Maroon lands, therefore, should be considered as Taino and Spanish family lands, and Batts posits that here in Jamaica, there is often reference to family land “… but it is as yet unrecognised in our law … passed down from generation to generation within the family and by general agreement is not to be sold …”. The Maroon Treaty reads under the Third Clause “… they shall enjoy and possess, and their posterity forever”.

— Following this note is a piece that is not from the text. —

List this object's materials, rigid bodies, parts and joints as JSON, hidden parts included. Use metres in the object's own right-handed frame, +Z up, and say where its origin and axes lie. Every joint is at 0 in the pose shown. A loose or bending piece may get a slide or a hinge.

Understand that if any enslaved African ran away from British plantation slavery to join the Maroon community, then that enslaved African would automatically have been unwelcome. Further, if he or she remained, the possibility of entitlement to generational inheritance may have become an issue. It, therefore, explains the Maroon arresting and returning runaways back to plantation slavery. Significantly, it underscores the event of 1796, when between 550 and 600 ‘Maroon’ men, women, and children were exiled from Trelawny, Jamaica, and shipped to Nova Scotia, Canada, en route to Africa. Batts states that a ‘trespasser’ is a ‘squatter,’ elaborating that “… the Trespass Act was passed in 1851 as part of the effort to ensure the recently emancipated would continue working on sugar cane plantations. Trespass to land is not a crime in England but a civil wrong (tort) …”. In like manner, the Maroon statehood would have viewed runaways as trespassers or squatters in their community.

What if successive governments were to put in motion the use of Crown lands to remedy land injustice even as was done through the Maroon Treaty of 1739? Maybe it would help prevent crime and reduce generational landlessness of Jamaicans who continually demonstrate their ability to provide affordable shelter for themselves.